Leading up to the World Cup I was I was very much the new boy on the block. Once the contracts were signed that both ITV and the BBC would cover the World Cup, ITV had to find four commentators to cover the tournament. I was among the names put forward as a result of doing some work for BBC sports report, following on from being in the army and doing a bit of work for British Forces Broadcasting as it is now called. A few year prior to ‘66 I went to a couple of matches and for my audition sat in the joined cubicle with Hugh Johns who was eventually chosen as ITV’s number one commentator. We could hear each other and we started finishing each other’s sentences! In the end I was one of the four commentators chosen. Hugh Johns was at Wembley, Gerry Loftus was in the North West, John Camkin, who was director of Coventry City was in the midlands and I was in the North-East. Looking at it now you could argue I got not exactly the short straw but by no means the best quartet of countries. Although it did prove to have arguably the story of the World Cup. So that’s how I got into it.
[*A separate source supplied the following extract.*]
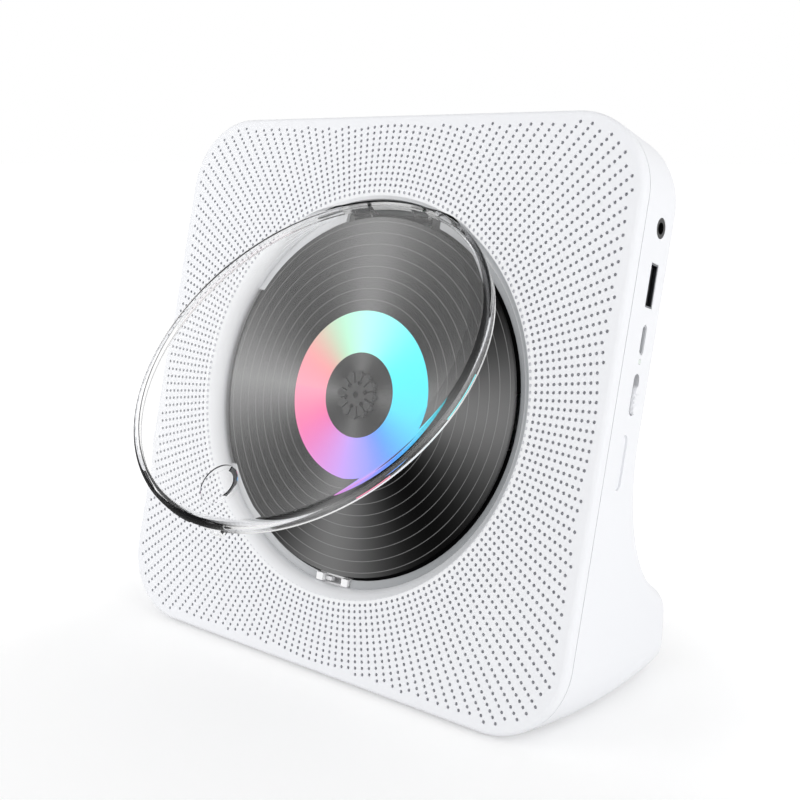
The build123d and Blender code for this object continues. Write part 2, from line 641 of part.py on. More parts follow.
# ---- disc and its drive -------------------------------------------------------------------------
def turntable_hub():
    under = -DISC_TOP - DISC_THICK
    top = -DISC_TOP + HUB_RISE
    hub = disc(under - PLATTER_THICK, under, PLATTER_RADIUS)
    hub += disc(DECK_UNDER + 0.3, under - PLATTER_THICK, 4)
    hub += disc(under, top, HUB_RADIUS)
    for finger in range(FINGERS):
        angle = 360 / FINGERS * finger
        u, v = around(angle, HUB_RADIUS)
        hub += drum(u, v, -DISC_TOP + 0.1, top - 0.2, HUB_BARB - HUB_RADIUS)
        cut = Box(4.6, 0.6, HUB_RISE + 0.6, align=UPWARD)
        middle = around(angle + 180 / FINGERS, HUB_RADIUS - 1)
        hub -= Pos(*middle, -DISC_TOP - 0.6) * Rot(0, 0, angle + 180 / FINGERS) * cut
    return hub - disc(-12, top - 1, SHAFT + 0.02)


def spindle_motor():
    can = disc(-CHASSIS_TOP, -MOTOR_TOP, MOTOR_RADIUS)
    can = chamfer(can.edges().sort_by(Axis.Z)[-1], 0.8)
    return can - disc(-40, 0, SHAFT + SHAFT_RUNNING)


# ---- sled ---------------------------------------------------------------------------------------
def involute(radius, base):
    """Polar angle gained along an involute between its base circle and a radius."""
    slope = acos(min(1.0, base / radius))
    return tan(slope) - slope


def gear(teeth, thick, phase):
    """Spur gear about the origin with a tooth centred at the angle phase, in radians."""
    pitch = MODULE * teeth / 2
    base = pitch * cos(PRESSURE)
    root = pitch - DEDENDUM
    tip = pitch + ADDENDUM
    thickness = pi * MODULE / 2 - BACKLASH / 2
    at_base = thickness / 2 / pitch + involute(pitch, base)
    start = max(base, root)
    flank = [start + (tip - start) * step / 3 for step in range(4)]
    half = [(radius, at_base - involute(radius, base)) for radius in flank]
    if root < base:
        half.insert(0, (root, at_base))
    outline = []
    for tooth in range(teeth):
        middle = phase + 2 * pi * tooth / teeth
        side = [(radius, middle - angle) for radius, angle in half]
        side += [(radius, middle + angle) for radius, angle in reversed(half)]
        outline += [(radius * cos(angle), radius * sin(angle)) for radius, angle in side]
    return extrude(make_face(Polyline(*outline, close=True)), thick)


CHASSIS_POSTS = (
    (-ROD_SPREAD, ROD_SPREAD + 3),
    (-ROD_SPREAD, -ROD_SPREAD - 3),
    (ROD_STOP - 6, ROD_SPREAD + 7),
    (GEAR_U - WHEEL_TEETH * MODULE / 2 - 4, -RACK_DOWN - 7),
)
PITCH = pi * MODULE
RACK_GEAR_PITCH = MODULE * RACK_GEAR_TEETH / 2
WHEEL_PITCH = MODULE * WHEEL_TEETH / 2
PINION_PITCH = MODULE * PINION_TEETH / 2
GEAR_W = -RACK_DOWN - RACK_GEAR_PITCH
PINION_W = GEAR_W - WHEEL_PITCH - PINION_PITCH
WHEEL_UNDER = -CHASSIS_TOP + 0.4
WHEEL_THICK = 1.4
RACK_LOW = -16.2
RACK_TOP = -12.4


def sled_gear():
    at = Pos(GEAR_U, GEAR_W - WELL_DROP, 0)
    wheel = at * Pos(0, 0, WHEEL_UNDER) * gear(WHEEL_TEETH, WHEEL_THICK, pi / 2)
    top = RACK_TOP + 0.2
    small = at * Pos(0, 0, WHEEL_UNDER + WHEEL_THICK) * gear(
        RACK_GEAR_TEETH, top - WHEEL_UNDER - WHEEL_THICK, pi / 2)
    for spoke in range(5):
        turn = 2 * pi * spoke / 5
        wheel -= at * Pos(7.8 * cos(turn), 7.8 * sin(turn), -30) * Cylinder(
            2.2, 30, align=UPWARD)
    return wheel + small - at * Pos(0, 0, -30) * Cylinder(GEAR_PIN + 0.05, 30, align=UPWARD)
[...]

I said to ITV boss John Bromley, if you want me to do a proper job on this I need to be out there for a week because none of these players are particularly well known with the exception of the Italians. I had the most difficult task in the country because I had to identify the North Koreans. Bless him he said you have a point and I went out for a week before the Championship started. I went to all the training grounds, it was much easier for the media to get in then it is now. I watched all the players particularly the Koreans and formed a way of identifying each of them by studying photos. Bearing in mind they were wearing 1-22 so it was a question of picking out people in the position they were playing and they weren’t all the silly numbers that we have now in the Premier League. I knew all of them expect one and I kept being tested by the interpreter and getting 21/22, there was just one I couldn’t pick out and I didn’t understand why. Anyway it turns out in the photographs the player had long hair and he’d been given a crew cut so he looked totally different. He didn’t actually play until the quarter finals but he scored, a fella called Young Sun Cook I remember the name all these years later.

It did me a huge favour going up to the North East as I was able to commentate on all the group stage matches up there as well as one quarter final. I came as someone from the outside with very little experience and learnt how to start my career as a commentator at a World Cup. It was very much in at the deep end.
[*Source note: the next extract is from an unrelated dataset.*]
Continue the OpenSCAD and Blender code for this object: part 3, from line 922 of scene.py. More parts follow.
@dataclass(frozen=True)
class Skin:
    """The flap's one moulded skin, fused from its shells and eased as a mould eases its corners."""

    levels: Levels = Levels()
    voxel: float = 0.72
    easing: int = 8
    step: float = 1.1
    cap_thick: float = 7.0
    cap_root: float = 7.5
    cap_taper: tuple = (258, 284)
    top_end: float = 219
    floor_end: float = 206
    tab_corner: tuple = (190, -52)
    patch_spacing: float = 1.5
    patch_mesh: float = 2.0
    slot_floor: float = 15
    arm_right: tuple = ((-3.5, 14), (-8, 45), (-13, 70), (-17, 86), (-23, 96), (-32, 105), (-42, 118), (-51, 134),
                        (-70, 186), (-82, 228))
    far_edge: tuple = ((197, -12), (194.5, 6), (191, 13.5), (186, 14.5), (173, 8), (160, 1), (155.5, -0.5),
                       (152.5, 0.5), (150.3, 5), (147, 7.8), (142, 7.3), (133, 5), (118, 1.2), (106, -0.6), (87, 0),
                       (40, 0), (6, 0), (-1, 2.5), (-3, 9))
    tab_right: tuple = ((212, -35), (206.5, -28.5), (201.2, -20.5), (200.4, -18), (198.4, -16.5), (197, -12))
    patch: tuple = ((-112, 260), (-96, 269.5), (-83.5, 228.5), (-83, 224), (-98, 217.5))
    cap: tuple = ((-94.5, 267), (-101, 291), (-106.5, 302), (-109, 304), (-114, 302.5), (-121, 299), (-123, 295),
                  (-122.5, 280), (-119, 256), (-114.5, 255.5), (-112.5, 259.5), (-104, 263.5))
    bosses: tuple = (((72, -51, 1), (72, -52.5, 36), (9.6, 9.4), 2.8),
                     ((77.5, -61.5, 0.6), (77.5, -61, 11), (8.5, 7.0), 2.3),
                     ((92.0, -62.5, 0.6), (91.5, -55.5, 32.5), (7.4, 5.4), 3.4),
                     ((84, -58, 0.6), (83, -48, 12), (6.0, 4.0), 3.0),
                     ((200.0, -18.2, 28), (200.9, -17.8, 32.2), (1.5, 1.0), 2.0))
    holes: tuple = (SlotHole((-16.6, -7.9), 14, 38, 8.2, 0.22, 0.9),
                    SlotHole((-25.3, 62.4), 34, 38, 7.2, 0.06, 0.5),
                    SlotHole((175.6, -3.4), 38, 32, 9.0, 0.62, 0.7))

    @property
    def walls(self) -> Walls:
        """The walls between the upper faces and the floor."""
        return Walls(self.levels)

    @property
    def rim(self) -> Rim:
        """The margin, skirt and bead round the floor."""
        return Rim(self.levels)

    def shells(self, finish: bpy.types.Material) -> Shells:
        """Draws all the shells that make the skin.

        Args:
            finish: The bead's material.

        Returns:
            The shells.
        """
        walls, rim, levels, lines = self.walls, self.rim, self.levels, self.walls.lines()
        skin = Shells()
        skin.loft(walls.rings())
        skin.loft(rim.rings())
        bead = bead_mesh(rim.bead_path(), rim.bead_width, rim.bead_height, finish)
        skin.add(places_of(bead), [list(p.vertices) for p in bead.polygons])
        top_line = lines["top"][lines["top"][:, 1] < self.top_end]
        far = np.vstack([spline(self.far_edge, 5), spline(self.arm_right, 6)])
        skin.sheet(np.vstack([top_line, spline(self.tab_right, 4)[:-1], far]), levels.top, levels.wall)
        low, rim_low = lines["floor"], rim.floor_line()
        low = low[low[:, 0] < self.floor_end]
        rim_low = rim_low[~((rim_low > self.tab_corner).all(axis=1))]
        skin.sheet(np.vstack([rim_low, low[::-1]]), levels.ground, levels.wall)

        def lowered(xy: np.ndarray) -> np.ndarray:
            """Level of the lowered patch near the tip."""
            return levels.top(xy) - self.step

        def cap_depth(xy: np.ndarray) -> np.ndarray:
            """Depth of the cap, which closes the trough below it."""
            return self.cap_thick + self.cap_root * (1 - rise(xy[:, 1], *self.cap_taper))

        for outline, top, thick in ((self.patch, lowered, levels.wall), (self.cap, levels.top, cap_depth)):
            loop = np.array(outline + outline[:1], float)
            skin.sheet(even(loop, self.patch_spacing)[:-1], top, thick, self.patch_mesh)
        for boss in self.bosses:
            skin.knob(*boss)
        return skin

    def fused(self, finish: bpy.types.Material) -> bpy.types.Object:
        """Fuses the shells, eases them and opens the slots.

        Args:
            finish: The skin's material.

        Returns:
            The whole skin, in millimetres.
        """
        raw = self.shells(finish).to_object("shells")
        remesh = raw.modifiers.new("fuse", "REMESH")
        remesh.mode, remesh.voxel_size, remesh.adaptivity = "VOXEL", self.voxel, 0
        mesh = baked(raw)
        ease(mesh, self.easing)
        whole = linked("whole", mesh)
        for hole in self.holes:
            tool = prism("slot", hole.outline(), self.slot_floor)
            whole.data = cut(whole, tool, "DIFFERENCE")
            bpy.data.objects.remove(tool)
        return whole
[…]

The opening matches in the North East weren’t that great. One match in Middlesbrough somebody wrote afterwards they’d seen better matches at Hartlepool on a drizzling, rainy afternoon. The football fans of Middlesbrough took North Korea very much to their hearts which was quite surprising 13 years from the Korean war which cost several British lives. There was a generally strong feeling for the underdog which was typically British. When they beat the Italians the crowd went absolutely ecstatic for them and it was great and the main story from the North East. Not every match was exciting but I certainly didn’t think I got the short straw because if the World Cup wasn’t in England I wouldn’t have had a career as a sports commentator. The fans felt something for the players as football was the game of the man in the street, I’m not sure you can say that anymore with a far wider spectrum of society.
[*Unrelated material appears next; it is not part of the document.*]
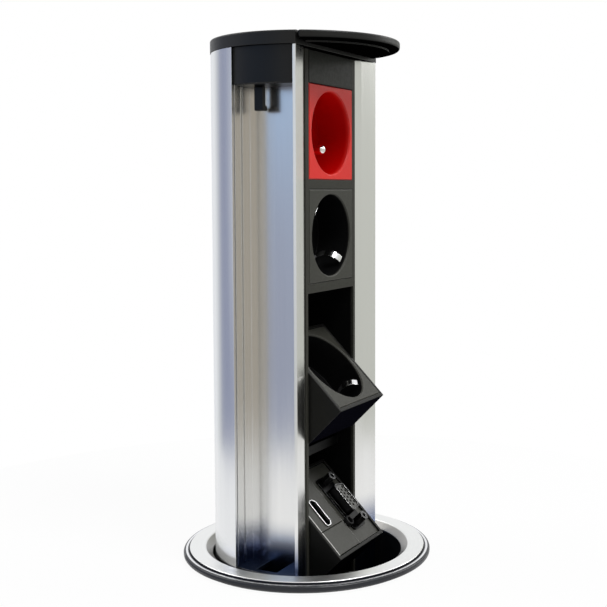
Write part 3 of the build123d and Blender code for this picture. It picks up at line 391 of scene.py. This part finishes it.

Not knowing much about world football and the lack of expectation was a factor in the beginning. The media were somewhat against it, certainly the most boring opening game against Uruguay. In terms of the whole tournament and the country being behind England it initially didn’t catch fire in North East until Bobby Charlton scored a cracker against Mexico. That certainly lifted the atmosphere from the quarter final onwards. I was at Wembley to watch the semi-final simply as a spectator. In the official FA book on the ’66 World Cup had a report on the third place match by a star reporter whose name is Barry Davies. Throughout the World Cup I was on unpaid leave from The Times so it was quite nice to have that in the records. I watched the final behind Hugh Johns in the commentary box so I had a pretty good view of the game. As soon as Geoff Hurst hit his shot I thought it was a goal, mainly because of the reaction of Roger Hunt who turned immediately and celebrated the goal. It was an instinctive feeling but how much of that was to do with everyone wanting it to be a goal. After the final I was one the reporters at the Royal Garden Hotel which was much easier to fraternise with the players back then. The crowds there were huge but it wasn’t huge at the start, but by the end the front and back pages were filled with the World Cup. I felt although I wasn’t conscious of it at the time that it was the biggest celebration since VE day. It was that sort of atmosphere everyone was happy and jolly and there was a euphoric feeling and a huge boost for the country.